Gibson: "You've always said there's no do-overs as President. If you had one?"

Bush: "I don't know -- the biggest regret of all the presidency has to have been the intelligence failure in Iraq. A lot of people put their reputations on the line and said the weapons of mass destruction is a reason to remove Saddam Hussein. It wasn't just people in my administration; a lot of members in Congress, prior to my arrival in Washington D.C., during the debate on Iraq, a lot of leaders of nations around the world were all looking at the same intelligence. And, you know, that's not a do-over, but I wish the intelligence had been different, I guess."

Except that the intelligence was different. See below.

Gibson: "If the intelligence had been right, would there have been an Iraq war?"

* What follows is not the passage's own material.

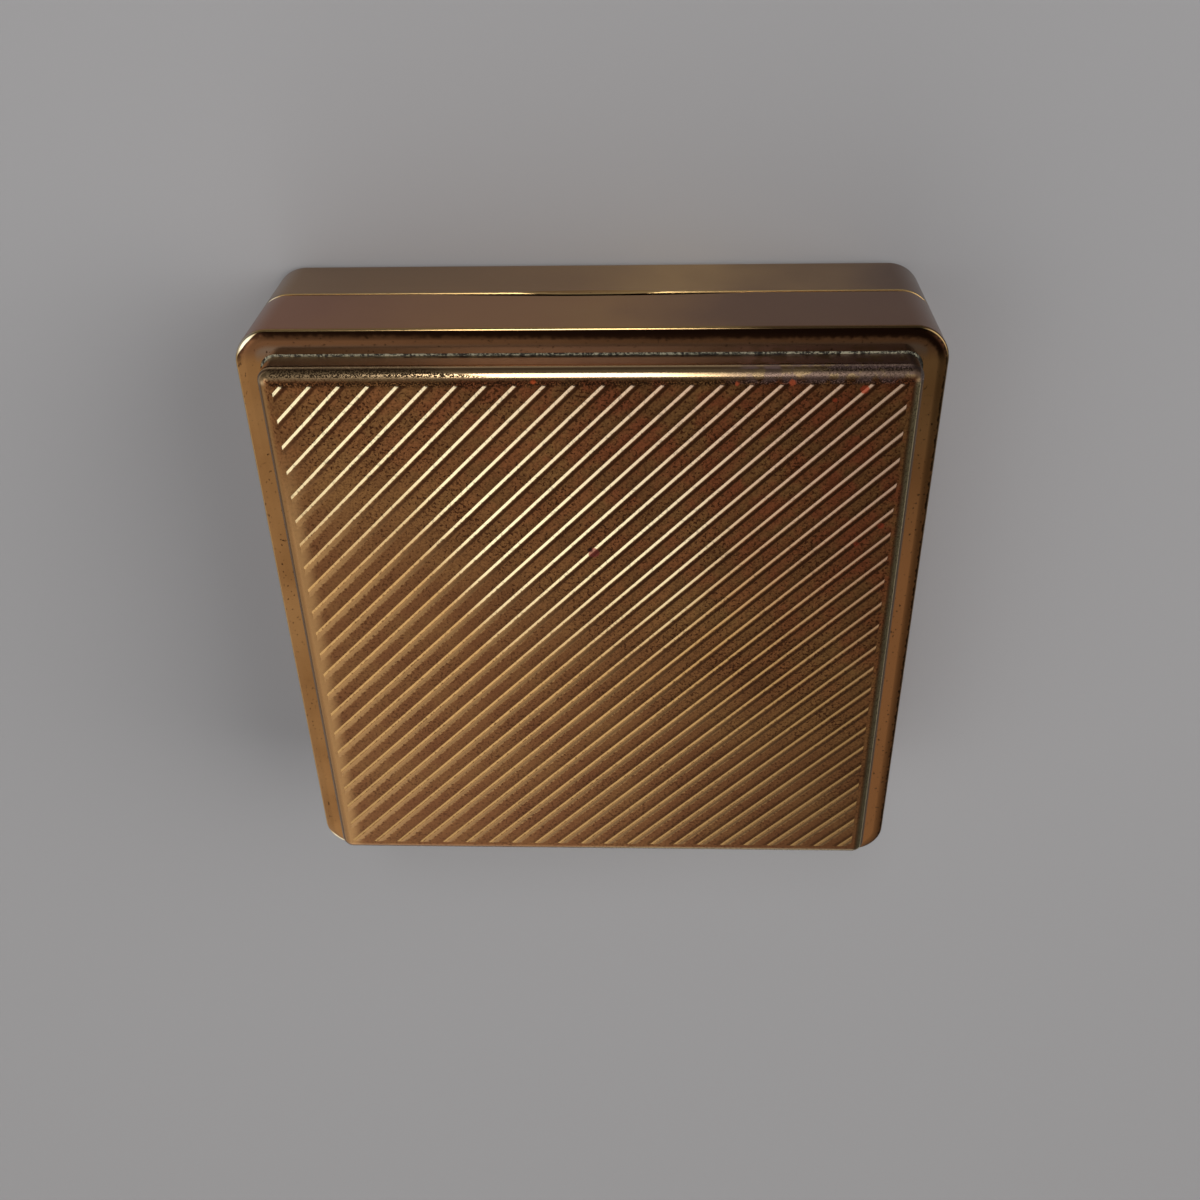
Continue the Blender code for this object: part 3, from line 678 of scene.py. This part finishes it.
# (distance from the crest, height over the land) across a rib, in mm. Its lee, the positive side, is gentler.
ribProfile = [
    (-0.95, -0.06), (-0.42, -0.05), (-0.335, -0.004), (-0.30, 0.010), (-0.25, 0.032), (-0.20, 0.055),
    (-0.15, 0.078), (-0.11, 0.096), (-0.08, 0.109), (-0.05, 0.121), (-0.02, 0.129), (0.01, 0.13),
    (0.05, 0.127), (0.10, 0.118), (0.16, 0.103), (0.23, 0.082), (0.30, 0.058), (0.38, 0.032), (0.45, 0.012),
    (0.51, -0.004), (0.60, -0.05), (0.95, -0.06),
]


def makePanelTray(shape):
    flangeTop = panelLow.z + shape["sheet"]
    step = panelHigh.x - shape["raisedHalf"]
    tray = addRoundedBlock(panelLow, (panelHigh.x, panelHigh.y, flangeTop), shape["cornerRadius"] + step,
                           shape["cornerSegments"])
    insetFace(tray, facingAt(flangeTop, 1), step)
    push(shape["landZ"] - flangeTop)
    bevelEdges(tray, rimAt(shape["landZ"]), shape["shoulderRadius"], shape["cornerSegments"])
    insetFace(tray, facingAt(panelLow.z, -1), step + shape["sheet"])
    push(shape["landZ"] - shape["sheet"] - panelLow.z)
    return tray


def makeRibs(shape):
    # One pitch is a plane cut into strips, whose edges are moved to the profile
    across = shape["ribPitch"] / math.sqrt(2)
    profile = [(x * mm, z * mm) for x, z in ribProfile]
    profile = [(-across / 2, profile[0][1])] + profile + [(across / 2, profile[-1][1])]
    length = 4 * panelHigh.x
    pickNothing()
    bpy.ops.mesh.primitive_plane_add(size=1, location=(0, 0, 0))
    sheet = bpy.context.object
    sheet.scale = (across, length, 1)
    bpy.ops.object.transform_apply(location=True, rotation=True, scale=True)
    select(sheet, "EDGE", lambda e: near(e.verts[0].co.y, e.verts[1].co.y))
    bpy.ops.mesh.subdivide(number_cuts=len(profile) - 2)
    for i, (x, z) in enumerate(profile):
        start = across * (i / (len(profile) - 1) - 0.5)
        select(sheet, "VERT", lambda v: near(v.co.x, start) and near(v.co.z, 0))
        bpy.ops.transform.translate(value=(x - start, 0, z))
    # The pitches side by side, then a block under them
    count = 2 * math.ceil(shape["raisedHalf"] * 2 / shape["ribPitch"]) + 1
    pick(sheet)
    sheet.location.x = -(count // 2) * across - shape["ribOffset"] / math.sqrt(2)
    bpy.ops.object.transform_apply(location=True)
    applyModifier(sheet, "ARRAY", count=count, use_relative_offset=False, use_constant_offset=True,
                  constant_offset_displace=(across, 0, 0), use_merge_vertices=True,
                  merge_threshold=mergeReach)
    sheet.rotation_euler.z = math.radians(135) + shape["ribTurn"]
    sheet.location.z = shape["landZ"]
    bpy.ops.object.transform_apply(location=True, rotation=True)
    select(sheet, "FACE", everything)
    push(-4 * shape["rootDepth"])       # deeper than the root, where it is then cut off level
    select(sheet, "FACE", everything)
    bpy.ops.mesh.normals_make_consistent(inside=False)
    cuts = [((0, 0, shape["landZ"] - shape["rootDepth"]), (0, 0, -1))]
    limit = shape["raisedHalf"] - shape["ribMargin"]
    for side in ((1, 0), (-1, 0), (0, 1), (0, -1)):
        slope = Vector((side[0] * shape["ribHeight"], side[1] * shape["ribHeight"], shape["ribEndRun"]))
        cuts.append(((side[0] * limit, side[1] * limit, shape["landZ"]), slope.normalized()))
    for point, normal in cuts:
        cutAway(sheet, point, normal)
    return sheet


panelBrass = makePanelBrass(panelShape)
lidPanel = makePanelTray(panelShape)
cutWith(lidPanel, makeRibs(panelShape), "UNION")
finishPiece(lidPanel, "pressedLidPanel", "lid", ["lid_panel"], panelBrass, 12)
print("panel", len(lidPanel.data.polygons), "faces")


# Lid shell: walls, a crowned rim and the fingernail scoop

lidShape = {
    "cornerRadius": 4.0 * mm,
    "wall": 1.0 * mm,
    "rimCrown": 0.25 * mm,      # fall of the rim towards the walls
    "rimSlope": 0.9 * mm,       # width of the falling part
    "creaseShare": 0.4,         # of that width, the soft bend where it starts
    "rimEdge": 0.28 * mm,       # tight bend from the rim into the wall
    "opening": 35.3 * mm,       # from the middle to the edge round the panel
    "openingCorner": 1.8 * mm,
    "partingChamfer": 0.2 * mm,
    "scoopLength": 40 * mm,
    "scoopDepth": 0.9 * mm,
    "scoopSlope": 0.6,          # depth into the wall for each unit of height
    "openingAngle": math.radians(105),
    "hingeLength": 46.6 * mm,
    "grooveRadius": 1.175 * mm,     # of the room for the hinge's barrel
    "rearGap": 0.15 * mm,       # from the hinge's axis up or down to each half's rear edge
    "cornerSegments": 20,
}
caseLow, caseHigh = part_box("lid_shell")
shellBrass = makeShellBrass({
    "half": caseHigh.x,
    "cornerRadius": lidShape["cornerRadius"],
    "rimZ": caseHigh.z,
    "partingZ": (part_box("base_shell")[1].z + caseLow.z) / 2,
})
hinge = [joint for joint in frame["joints"] if joint["name"] == "lid_hinge"][0]
hingeAxis = Vector(hinge["pos_m"])


def addScoopCutter(frontY, edgeZ, up, length, depth, slope):
    # A slice of a wide cone: its rim cuts an arc as long as the scoop, shallower further into the wall
    radius = ((length / 2) ** 2 + depth ** 2) / (2 * depth)
    reach = 2 * mm
    pickNothing()
    bpy.ops.mesh.primitive_cone_add(
        vertices=1440, radius1=radius - reach / slope, radius2=radius + reach / slope, depth=2 * reach,
        location=(0, frontY, edgeZ + up * (depth - radius)), rotation=(math.radians(90), 0, 0))
    cutter = bpy.context.object
    bpy.ops.object.transform_apply(location=True, rotation=True)
    return cutter


def trimForHinge(obj, up, shape):
    # The rear edge is sloped by half the lid's opening, and a groove is cut for the barrel
    slope = shape["openingAngle"] / 2
    edge = hingeAxis.z + up * shape["rearGap"]
    cutAway(obj, (0, hingeAxis.y, edge), (0, math.sin(slope), -up * math.cos(slope)))
    pickNothing()
    bpy.ops.mesh.primitive_cylinder_add(vertices=48, radius=shape["grooveRadius"], depth=shape["hingeLength"],
                                        location=hingeAxis, rotation=(0, math.radians(90), 0))
    groove = bpy.context.object
    bpy.ops.object.transform_apply(location=True, rotation=True)
    cutWith(obj, groove)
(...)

Bush: "Yes, because Saddam Hussein was unwilling to let the inspectors go in to determine whether or not the U.N. resolutions were being upheld. In other words, if he had had weapons of mass destruction, would there have been a war? Absolutely."

Except that Saddam actually DID let inspectors go in, but when they didn't find anything, Bush claimed falsely that it was because Saddam was hiding things and not cooperating. Click and scroll down for "Inspectors Redux."

Gibson: "No, if you had known he didn't."

Bush: "Oh, I see what you're saying. You know, that's an interesting question. That is a do-over that I can't do. It's hard for me to speculate."

But Bush DID know. It just wasn't what he wanted to know. Very inconvienient to his plans to invade regardless.

I understand that every President, and for that matter, every person, wants to believe and promote the best version of events to shed good light on their actions. But letting Bush get away with this wanton revisionist history in clear refutation of facts drives me nuts! We're so lazy and forgetful as a people about events that have changed the world for the worse possibly forever. Can't we try to keep the facts straight and not treat bald-face lies with straight-faced acceptance?